Na década de 1980, Robert Camp, considerado o pai do benchmarking, na verdade fazia muito mais do que simples comparações entre empresas e seus produtos: buscava escancaradamente elementos de desenvolvimento e inovação. Mais tarde a engenharia reversa ocupou esse espaço. Foi por meio dela que o Japão adquiriu boa parte de sua tecnologia ao final da Segunda Guerra, desmontando e replicando peças de produtos americanos e alemães em um claro processo de “copinovação”. Agora, Japão e inovação não mais se dissociam.

Hoje, a inovação aberta ocupou, em certa medida, o lugar do benchmarking. Por que você acha que, entre agosto de 2019 e agosto de 2020, 1.635 empresas firmaram contratos com startups, segundo o Estadão Conteúdo? É pouco provável que o verdadeiro motivo para essas corporações se interessarem pelas startups seja uma vontade incontrolável de investir nelas; é, sim, querer absorver conhecimento, cultura, soluções.

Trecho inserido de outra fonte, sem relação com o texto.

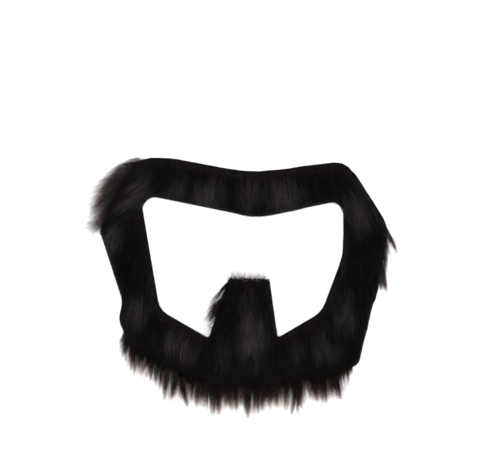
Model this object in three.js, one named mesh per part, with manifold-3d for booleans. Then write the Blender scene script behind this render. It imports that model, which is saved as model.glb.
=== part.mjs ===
// A stick-on costume moustache of long black fur cloth, lying flat with its fur up. The cloth is cut as one ring
// round the mouth: the moustache under the nose, a band down each side of the mouth and a beard over the chin,
// with a soul patch that stands up from the chin band into the opening.
// Millimetres. +Z is up out of the fur, +Y points to the nose, and left and right are as seen from the fur side.
// The origin is the middle of the outer box, on the face that sticks to the skin.
import * as THREE from "three";
import { mergeVertices } from "three/addons/utils/BufferGeometryUtils.js";
import Module from "manifold-3d";

const wasm = await Module();
wasm.setup();

// The opening for the mouth, and the cloth round it
const OPENING_WIDTH = 90;
const OPENING_HEIGHT = 70; // from the upper corners down to the valley where the chin band's inner edges would meet
const LIP_BAND = 20;
const SIDE_BAND = 18;
const CHIN_BAND = 20;
const PATCH_TOP_WIDTH = 18.5;
const PATCH_FOOT_WIDTH = 31;
const PATCH_SHIFT = 2.6; // how far right of the middle the soul patch's top sits
const MOUTH_GAP = 27.5; // between the moustache and the top of the soul patch

// Layers, from the skin up
const ADHESIVE_THICKNESS = 0.4;
const ADHESIVE_INSET = 1;
const CLOTH_THICKNESS = 1.2;
const PILE_EDGE = 2.4; // height of the fur over the cloth at a trimmed edge
const PILE_CROWN = 5; // height of the bed of fur in the middle of a band
const CROWN_INSET = 6; // how far inside the edge the bed reaches its full height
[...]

Se isso não for uma forma de copiar, não sei o que é.

## Cópias diferentes
Existem cópias fiéis, imitações, réplicas e outras classificações, variando de acordo com o nível de inovação que se imprime à solução. Aumentam também os atributos até a ruptura [veja quadro acima]. Obviamente, não nos referimos à pirataria ou a falsificar/plagiar produtos.

As margens mais significativas não serão atingidas com produtos parecidos com os que já existem; é preciso uma criatividade mais radical. No entanto, no caminho até ela, copiar será quase obrigatório. Sem constrangimentos.
Copiar e reconhecer que se aprende com isso exige humildade. Há que se ser pequeno para conseguir, só depois, tornar-se grande. No Brasil, perdemos tempo e oportunidades demonizando o ato de reproduzir e o resultado é que seguimos até os dias de hoje muito pouco inovadores.

Enquanto isso, países como Japão, China e Coreia se tornaram potências criativas ao “copinovar”. Lembre-se: imitar alguém é o mais sincero dos elogios.